Truly, to call this collection wide ranging is an understatement. The editors successfully attempt to reflect the ethnic and linguistic diversity that Iraq has enjoyed. For example, there are poems originally written not only in Arabic, but in Hebrew (by the Iraqi Jewish poet Murad Mikhai'l) and Kurdish (Goran, Bekes, Bekes Jr., al-Haydari, Hilmi, Jigerkhwen, Peshew, and Selman). As well, the book contains an essay on Kurdish poetry, written by Muhammad Tawfik Ali. The collection features the work of 40 different poets and 33 translators.


Any anthology of contemporary Iraqi poetry must include the work of Abd al-Wahab al- Bayati (1926-1999). Born in Baghdad near a Sufi shrine, al-Bayati's work came to be loved in the West because of his colorful riffs on the themes of longing and loss: exile. In fact, though he was always proud of his country of origin, al-Bayati spent much of his life,"wandering from exile to exile". Stylistically, al-Bayati wandered, as well. The volume contains poems written by al-Bayati both in free verse and ruba'iyat. In the eighth of his"Nine Ruba'iyat", the poet writes,"We may or may not return/ to our motherland, which carries hope in its loins/ and grief and the glitter of promises./ Around our fire, the butterfly of life continues to hover."


In his introduction, Simawe lists exile as a major theme running through Iraqi poetry. It stands to reason. Like al-Bayati, Iraqi poets such as Sa'di Yusef (1934-), who lives in London, have, throughout the years left their homeland for the West. One of these poets, Dunya Mikhail(1964) who left Iraq in 1995 and today teaches Arabic in Detroit, impresses with sharp polemical lyricism. In her poem, "America", she writes,"Who said that the sky/would lose all of its stars/if the night passed without answers?/America,leave your questionnaires to the river/and leave me to my lover."


While Mikhail emerges as a new voice, it is a poem,"Bridge of Old Wonders" written by Muzaffar al-Nawwab (1932-) in 1976-77 that shines as the volume's coup de grace. Described by the editors as"the most popular poet in the Arab world", al-Nawwab sings most of his poetry and very little of it is published on the page.

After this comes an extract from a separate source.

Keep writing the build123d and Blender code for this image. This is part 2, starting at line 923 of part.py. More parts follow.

"Bridge of Old Waters", then, is a masterwork not just as poetry but as translation. Most of al-Nawwab's works, including this poem, exists as performances on cassette tape. So the translator, Saadi Simawe, had to transcribe the work first. Spanning 34 pages, the poem is stunning, working, unapolegetically as a metaphor for Arab malaise. In an introduction, al-Nawwab explains that"Bridge of Old Wonders", written shortly after the massacre at the Palestinian refugee camp, Tel Zaatar in Lebanon, is poltical because it needs to be. The translator does a good job in retaining the work's melodious rage.


The poet writes,"Does a woman in a tent give birth to an army?/You sons of filth, sons of Palestine/You will return to the land of Palestine, alright/but as corpses/the children looked to the Arab nation for help:/the testicles of the Arab leaders trembled with pride."

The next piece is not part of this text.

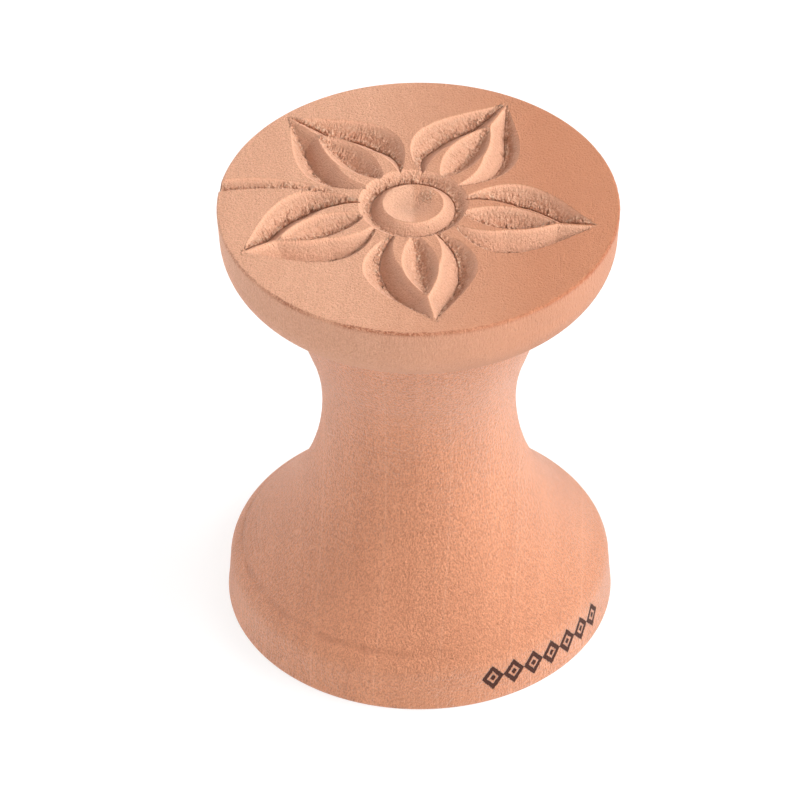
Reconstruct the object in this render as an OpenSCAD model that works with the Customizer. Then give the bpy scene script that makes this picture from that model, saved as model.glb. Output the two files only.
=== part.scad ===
// Carved wooden stamp with a turned, waisted handle.
// A round head carries a five-petalled flower cut as V-shaped grooves. The
// head is glued and dowelled on the wide upper end of the handle, and the
// other end of the handle flares into a bell with a plain band at its foot.
// It stands on that foot: z = 0 is the foot's flat face, +Z points to the
// carved face and the turning axis is the Z axis.

/* [Head] */
// Diameter over the rim of the head
head_d = 60; // [56:0.5:70]
// Thickness of the head, from the glue line to the carved face
head_h = 11.3; // [10:0.1:14]
// Rounding of the rim's upper edge
rim_round = 0.4; // [0.2:0.1:1]
// How much narrower the rim is where its straight side ends
rim_draft = 0.3; // [0:0.1:0.6]
// Radius of the large rounding under the rim
under_round = 7; // [6:0.5:7.5]
// Height of that rounding's centre above the glue line
under_rise = 6.7; // [5.5:0.1:7]

/* [Handle] */
// Height of the handle, from the foot to the glue line
handle_h = 63.2; // [60:0.1:75]
// Diameter of the waist
waist_d = 29.4; // [26:0.2:34]
// Height of the waist above the foot
waist_z = 37.7; // [36:0.1:40]
// Radius of the hollow curve between the waist and the bell
bell_curve = 39; // [36:0.5:44]
// Radius of the hollow curve just above the waist
neck_curve = 30; // [24:0.5:36]
// Angle between the straight flank of the neck and the turning axis
neck_angle = 18.5; // [16:0.5:20]
// Radius of the cove where the neck spreads under the head
cove_curve = 6; // [5:0.25:7]

/* [Foot] */
// Diameter of the band at its lower edge
foot_d = 59; // [56:0.2:64]
// How much smaller in diameter the band is at its upper end
band_draft = 0.8; // [0.4:0.1:1.2]
// Rounding between the bell and the band
shoulder_round = 3.5; // [2.5:0.25:4.5]
// Rounding of the foot's lower edge
foot_round = 0.4; // [0.2:0.1:1]

/* [Dowel] */
// Diameter of the dowel and of its two holes
dowel_d = 10; // [8:0.5:12]
// Depth of the dowel hole in the head
head_hole = 7; // [5:0.5:8]
// Depth of the dowel hole in the handle
handle_hole = 13; // [10:0.5:20]
// Space for glue left at each end of the dowel
glue_gap = 0.5; // [0.3:0.1:1]
// Chamfer at the dowel's ends
dowel_chamfer = 0.8; // [0.4:0.1:1.2]
// Number of glue flutes along the dowel
flutes = 12; // [6:1:16]

/* [Flower] */
// Number of petals
petals = 5; // [5:1:6]
// Direction of the first petal
flower_turn = 60.4; // [0:0.1:71]
// Sideways place of the flower's centre on the face
flower_x = -0.8; // [-1:0.1:1]
// Place of the flower's centre towards the back of the face
flower_y = 0.5; // [-1:0.1:1]
// Distance from the flower's centre to a petal's tip
petal_reach = 28.4; // [24:0.1:28.5]
// Half of a petal's greatest width
petal_half = 8.4; // [7:0.1:8.6]
// How far a petal's middle lies to the clockwise side of the line to its tip
petal_sweep = 0.7; // [0:0.1:0.8]
// Half of the greatest width of the small leaf inside a petal
leaf_half = 2.7; // [2.2:0.1:3]
// Distance from the flower's centre to that leaf's tip
leaf_reach = 22; // [19:0.5:23]
// Width of the flat rib beside the leaf at its root
rib_w = 2.2; // [1.4:0.1:2.4]
// Outer radius of the ring groove round the button
ring_outer = 8.2; // [7.6:0.1:8.6]
// Radius of the button in the middle
button_r = 4.5; // [4:0.1:5]
// Depth of the shallow cone cut into the button
button_dimple = 0.9; // [0.1:0.1:1.2]
// Slope of the grooves' walls below the face
wall_slope = 40; // [32:1:42]

/* [Stem] */
// Direction from the flower's centre to the straight, inner part of the stem
stem_turn = 166; // [165:0.5:168]
// How far the stem has bent away from that direction at the rim, against the clock
stem_bend = 3.2; // [0:0.1:4]
// Half width of the stem groove at the rim
stem_half = 1.6; // [1.2:0.1:2]
// Distance from the flower's centre to the stem's inner end
stem_start = 11.6; // [11:0.1:13]

/* [Hidden] */
$fn = 96;
fine_fn = 240;               // sides of the two long hollow curves

wood = [0.87, 0.63, 0.47];
wood_handle = [0.85, 0.60, 0.44];
wood_dowel = [0.90, 0.74, 0.55];
clear = 0.4;                 // how far a cutting shape stands out of the wood
end_half = 0.06;             // half width left at a groove's pointed ends
stations = 14;               // steps along a petal groove
root_overlap = 1.2;          // how far a petal groove runs into the ring groove
tip_short = 0.2;             // length left off a groove's pointed end
spread = clear / tan(wall_slope);  // how much wider a groove is at that height

// Head
top_z = handle_h + head_h;
rim_r = head_d / 2;
under_x = rim_r - rim_draft - under_round;
under_z = handle_h + under_rise;
joint_r = under_x + sqrt(pow(under_round, 2) - pow(under_rise, 2));

// Handle: the hollow curves are circles whose centres lie outside the wood
waist_r = waist_d / 2;
neck_c = [waist_r + neck_curve, waist_z];
neck_out = [cos(neck_angle), -sin(neck_angle)];
neck_up = [sin(neck_angle), cos(neck_angle)];
flank_start = neck_c - neck_curve * neck_out;
cove_gap = flank_start + cove_curve * neck_out - [joint_r, handle_h];
cove_mid = cove_gap * neck_up;
flank_len = -cove_mid - sqrt(pow(cove_mid, 2) - cove_gap * cove_gap + pow(cove_curve, 2));
flank_end = flank_start + flank_len * neck_up;
cove_c = flank_end + cove_curve * neck_out;

// Foot: a rounding that touches both the band and the hollow of the bell
foot_r = foot_d / 2;
band_top_r = foot_r - band_draft / 2;
bell_c = [waist_r + bell_curve, waist_z];
shoulder_x = band_top_r - shoulder_round;
shoulder_z = waist_z - sqrt(pow(bell_curve + shoulder_round, 2) - pow(bell_c.x - shoulder_x, 2));
shoulder_c = [shoulder_x, shoulder_z];
bell_end = shoulder_c + shoulder_round * (bell_c - shoulder_c) / norm(bell_c - shoulder_c);

// Dowel
dowel_len = head_hole + handle_hole - 2 * glue_gap;
dowel_end_r = dowel_d / 2 - dowel_chamfer;
flute_r = 0.6;
flute_depth = 0.35;
flute_fn = 24;

// Flower: outline of a leaf as its half width u of the way from root to tip.
// root_pow and tip_pow set how full the root is and how fine the tip is.
petal_root = 4.8;
leaf_root = 7;
root_pow = 1;
tip_pow = 1.36;
leaf_tip_pow = 1.1;
rib_end = 15;
sweep_end = 16;
function bulge(u, a, b) =
    pow(u * (a + b) / a, a) * pow((1 - u) * (a + b) / b, b);
function outline(t) = let (u = (t - petal_root) / (petal_reach - petal_root))
    petal_half * bulge(u, root_pow, tip_pow);
function leaf(t) = let (u = (t - leaf_root) / (leaf_reach - leaf_root))
    u <= 0 || u >= 1 ? 0 : leaf_half * bulge(u, root_pow, leaf_tip_pow);
function sweep(t) = let (u = max(0, (t - sweep_end) / (petal_reach - sweep_end)))
    -petal_sweep * (1 - u * u);
function rib(t) = t > rib_end ? end_half : end_half + rib_w * (rib_end - t) / (rib_end - ring_outer);

// Stem: straight near the flower, then bent; its half width grows quickly at first
stem_far = rim_r + 2;
stem_pow = 0.45;
bend_start = 17;
function stem_width(t) = end_half + stem_half * pow((t - stem_start) / (rim_r - stem_start), stem_pow);
function stem_mid(t) = stem_bend * pow(max(0, t - bend_start) / (rim_r - bend_start), 2);

// One groove: a V-shaped section carried along x from x0 to x1. The edges on
// the face are at y = low(i) and y = high(i), and the bottom lies midway.
module groove(xs, low, high) {
    n = len(xs);
    points = [for (i = [0:n - 1]) each [
        [xs[i], low[i] - spread, clear],
        [xs[i], high[i] + spread, clear],
        [xs[i], (low[i] + high[i]) / 2, -(high[i] - low[i]) / 2 * tan(wall_slope)]]];
    faces = concat(
        [[2, 1, 0], [3 * n - 3, 3 * n - 2, 3 * n - 1]],
        [for (i = [0:n - 2], k = [0:2]) let (a = 3 * i + k, b = 3 * i + (k + 1) % 3)
            each [[b + 3, a + 3, a], [b, b + 3, a]]]);
    polyhedron(points, faces);
}

function spaced(a, b) = [for (i = [0:stations]) a + (b - a) * i / stations];

// The groove between the leaf's rib and the petal's outline, on one side of
// the petal: side is 1 for the left side and -1 for the right
module lobe(side) {
    xs = spaced(ring_outer - root_overlap, petal_reach - tip_short);
    inner = [for (t = xs) leaf(t) + rib(t)];
    outer = [for (i = [0:stations]) max(outline(xs[i]), inner[i] + 2 * end_half)];
    groove(xs, [for (i = [0:stations]) sweep(xs[i]) + (side > 0 ? inner[i] : -outer[i])],
           [for (i = [0:stations]) sweep(xs[i]) + (side > 0 ? outer[i] : -inner[i])]);
}

module inner_leaf() {
    xs = spaced(leaf_root + 2 * tip_short, leaf_reach - tip_short);
    groove(xs, [for (t = xs) sweep(t) - leaf(t)], [for (t = xs) sweep(t) + leaf(t)]);
}

module stem() {
    xs = spaced(stem_start, stem_far);
    groove(xs, [for (t = xs) stem_mid(t) - stem_width(t)], [for (t = xs) stem_mid(t) + stem_width(t)]);
}

module ring_groove() {
    mid = (button_r + ring_outer) / 2;
    half = (ring_outer - button_r) / 2;
    depth = half * tan(wall_slope);
    rotate_extrude()
        polygon([[mid - half - spread, clear], [mid, -depth], [mid + half + spread, clear]]);
}

// The cone's base is the button's edge on the face; above the face it is a plain disc
module dimple() {
    translate([0, 0, -button_dimple]) cylinder(r1 = 0, r2 = button_r, h = button_dimple);
    cylinder(r = button_r, h = clear);
}

module flower() {
    ring_groove();
    dimple();
    for (i = [0:petals - 1])
        rotate(flower_turn + i * 360 / petals) {
            lobe(1);
            lobe(-1);
            inner_leaf();
        }
    rotate(stem_turn) stem();
}

module head_profile() {
    translate([0, handle_h]) square([under_x, under_rise]);
    intersection() {
        translate([under_x, under_z]) circle(under_round);
        translate([under_x, handle_h]) square([under_round, under_rise]);
    }
    polygon([
        [0, under_z], [under_x + under_round, under_z], [rim_r, top_z - rim_round],
        [rim_r - rim_round, top_z - rim_round], [rim_r - rim_round, top_z], [0, top_z]]);
    translate([rim_r - rim_round, top_z - rim_round]) circle(rim_round);
}

module carved_head() {
    color(wood) difference() {
        rotate_extrude() head_profile();
        translate([flower_x, flower_y, top_z]) flower();
        translate([0, 0, handle_h - clear]) cylinder(d = dowel_d, h = head_hole + clear);
    }
}

module foot_profile() {
    polygon([
        [0, 0], [foot_r - foot_round, 0], [foot_r - foot_round, foot_round],
        [foot_r, foot_round], [band_top_r, shoulder_z], [0, shoulder_z]]);
    translate([foot_r - foot_round, foot_round]) circle(foot_round);
}

module bell_profile() {
    difference() {
        union() {
            polygon([
                [0, shoulder_z], shoulder_c, bell_end,
                [bell_end.x, waist_z], [0, waist_z]]);
            intersection() {
                translate(shoulder_c) circle(shoulder_round);
                translate(shoulder_c) square(shoulder_round);
            }
        }
        translate(bell_c) circle(bell_curve, $fn = fine_fn);
    }
}

module neck_profile() {
    difference() {
        translate([0, waist_z]) square([flank_start.x, flank_start.y - waist_z]);
        translate(neck_c) circle(neck_curve, $fn = fine_fn);
    }
    polygon([[0, flank_start.y], flank_start, flank_end, [0, flank_end.y]]);
    difference() {
        translate([0, flank_end.y]) square([joint_r, handle_h - flank_end.y]);
        translate(cove_c) circle(cove_curve);
    }
}

module handle() {
    color(wood_handle) difference() {
        rotate_extrude() {
            foot_profile();
            bell_profile();
            neck_profile();
        }
        translate([0, 0, handle_h - handle_hole])
            cylinder(d = dowel_d, h = handle_hole + clear);
    }
}

module dowel() {
    color(wood_dowel) translate([0, 0, handle_h - handle_hole + glue_gap]) difference() {
        rotate_extrude() polygon([
            [0, 0], [dowel_end_r, 0], [dowel_d / 2, dowel_chamfer],
            [dowel_d / 2, dowel_len - dowel_chamfer], [dowel_end_r, dowel_len], [0, dowel_len]]);
        for (i = [0:flutes - 1])
            rotate(i * 360 / flutes)
                translate([dowel_d / 2 + flute_r - flute_depth, 0, -clear])
                    cylinder(r = flute_r, h = dowel_len + 2 * clear, $fn = flute_fn);
    }
}

carved_head();
handle();
dowel();
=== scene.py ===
import math

import bpy
import numpy as np
from mathutils import Euler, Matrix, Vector
from mathutils.geometry import delaunay_2d_cdt


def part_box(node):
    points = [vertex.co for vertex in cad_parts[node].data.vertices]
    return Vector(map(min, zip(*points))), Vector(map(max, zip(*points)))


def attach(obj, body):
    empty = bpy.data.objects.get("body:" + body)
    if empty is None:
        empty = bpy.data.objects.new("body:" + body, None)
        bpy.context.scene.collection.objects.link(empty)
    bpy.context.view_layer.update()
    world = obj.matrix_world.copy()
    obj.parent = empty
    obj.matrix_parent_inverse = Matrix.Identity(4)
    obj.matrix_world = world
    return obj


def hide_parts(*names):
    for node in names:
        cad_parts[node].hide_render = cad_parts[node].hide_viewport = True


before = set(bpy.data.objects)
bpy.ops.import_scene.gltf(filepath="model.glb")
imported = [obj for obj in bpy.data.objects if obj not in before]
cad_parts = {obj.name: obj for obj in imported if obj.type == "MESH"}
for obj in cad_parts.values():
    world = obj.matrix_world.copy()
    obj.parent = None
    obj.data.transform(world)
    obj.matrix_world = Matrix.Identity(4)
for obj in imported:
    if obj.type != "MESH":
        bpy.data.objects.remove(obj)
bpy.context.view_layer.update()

# Shapes are worked out in millimetres and written to the meshes in metres. Edges that turn by
# more than CREASE degrees stay sharp.
MM = 0.001
CREASE = 26.0
head_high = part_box("carved_head")[1] / MM
handle_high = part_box("handle")[1] / MM
TOP_Z = head_high.z
JOINT_Z = handle_high.z
RIM_R = head_high.x
FOOT_R = handle_high.x

# ---------------------------------------------------------------- driving sizes, as in the CAD
# The head's rim and the rounding under it
RIM_ROUND = 0.4
RIM_DRAFT = 0.3
UNDER_ROUND = 7.0
UNDER_RISE = 6.7
# The handle: its waist, the bell below, the neck above and the band at the foot
WAIST_R = 14.7
WAIST_Z = 37.7
BELL_CURVE = 39.0
NECK_CURVE = 30.0
NECK_ANGLE = 18.5
COVE_CURVE = 6.0
BAND_DRAFT = 0.4
SHOULDER_ROUND = 3.5
FOOT_ROUND = 0.4
# The dowel's holes
BORE_R = 5.0
HEAD_HOLE = 7.0
HANDLE_HOLE = 13.0

# The flower: its middle on the face, then its petals
FLOWER = (-0.8, 0.5)
FLOWER_TURN = 60.4
PETAL_REACH = 28.4
PETAL_STEP = 72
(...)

When discussing modern Arabic poetry, there is no separate classification for political poetry. That is, all poetry is political: informed by what Etel Adnan has called"The Arab Apocalypse", especially the Palestinian catastrophe, the nakba, and the incompetence and corruption of Arab leaders. The Syrian poet, Nizzar Qabbani, wrote after another Arab defeat, in 1967,"My beloved country, in a flash you transformed me from a poet who wrote love poems to one who writes with a knife."




Iraqi Poetry Today is an impressive anthology of contemporary verse that should be part of everyone's collection. However, in good conscience, I urge you not to buy this book. That is to say, though the publishers are exploiting the situation in Iraq, there is no evidence that any percentage of the proceeds will go to the Iraqi people themselves. Therefore, though the collection is evidence of both great poetry and translation, you shouldn't buy it. As Aristotle said (Abbie Hoffman stole the line from him), you should steal the book, then donate the $16.95 to charity.